LOCAL NEWS

Seattle’s sewage plant is having trouble keeping up with population boom

Jul 18, 2017, 2:17 PM | Updated: 10:56 pm
West Point Treatment Plant, Suquamish Tribe...
The West Point Treatment Plant neighbors Seattle's Discovery Park near the Magnolia neighborhood. (King County)
(King County)

Seattle’s West Point Treatment Plant is essentially like a bathtub. If the drain becomes clogged and water keeps coming in, it’s going to spill over.

That’s the metaphor experts with Aecom, an engineering firm, told the King County Council Tuesday while delivering a report on the plant’s February failure. The biggest lesson from the independent study is that the plant is quite small for the job of taking on Seattle’s wastewater. As the study states: “West Point Treatment Plant has many constraints and the strain on the plant is likely to worsen.”

RELATED: Video of sewage churning in Seattle’s Elliott Bay

“This isn’t even one of those extreme rain events, this facility sees these events 30-40 times a year,” said Aecom’s Beverly Stinson.

Aecom’s study states that systems and training could not account for the “unprecedented” failure.

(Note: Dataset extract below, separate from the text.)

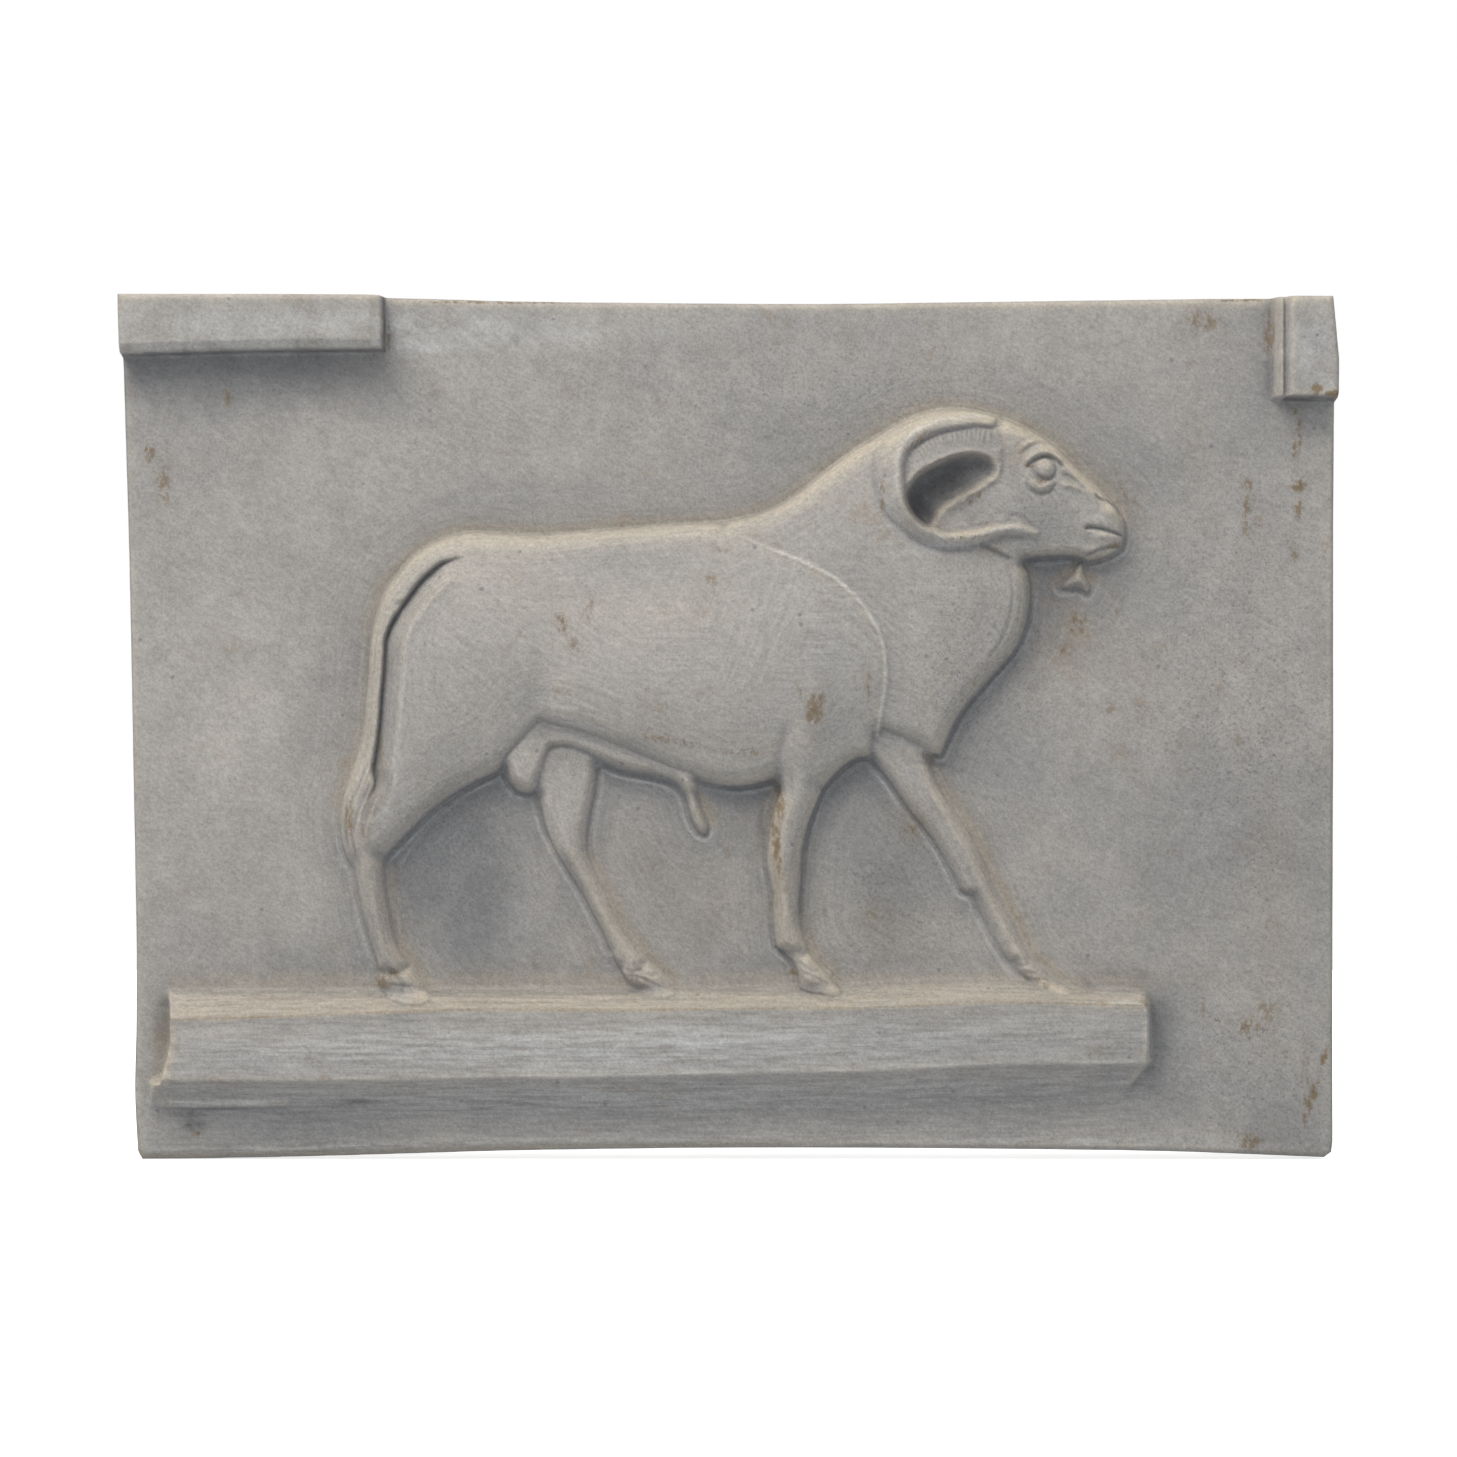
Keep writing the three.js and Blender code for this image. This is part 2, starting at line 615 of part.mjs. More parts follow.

But it also stresses that the facility has a small footprint.

Heavy rain sent millions of gallons of stormwater to the treatment plant in Discovery Park on February 9 — an Olympic swimming pool’s worth of flow into the facility each minute, according to the report. That water mixes with sewage. An offsite interruption to power during the storm caused a cascade of failures: Pumps failed at 2:12 a.m., followed by the valves — then flooding began. There were 120 alarms going off each minute for the near hour that crews attempted to catch up to the problem.

“It happened very rapidly and we found that within 10 minutes the water backed up in the primary tanks to the point where it would cause the system to shut down,” Aecom’s Nick Cooper said.

West Point Treatment Plant

The Aecom experts note that the West Point Treatment Plant is smaller than the county’s Bridgewater Plant in Woodinville.

“…yet it’s asked to treat 10 times the flow,” Cooper said. “It treats combined stormwater and sanitary sewage … We find that there is a very rapid increase in flow during storm events … within four hours you can get up to its peak capacity.”

King County is aware of the combined sewage and stormwater issue. The county and Seattle have a series of overflows for when pipes are full. It is not uncommon for pipes to overflow during storms and send untreated sewage into Lake Union, Lake Washington or Elliott Bay. And that’s before they reach the treatment plant. But its small size at Discovery Park means there is little space for the facility to expand, or have room for larger tanks. When wastewater enters the plant, there is nowhere else for it to go. Interruptions can be hazardous.

Aecom’s study stresses that as Seattle continues to grow, it is adding capacity to its sewage and stormwater systems. More sewage comes from new development. More development means more impervious surfaces that divert water from soaking into the soil. Instead, water gets sent down the storm drain to the plant. It’s a situation that could get worse as Seattle’s population continues to boom. The study also points out that climate change could cause more severe rainstorms in the future, adding to the problem.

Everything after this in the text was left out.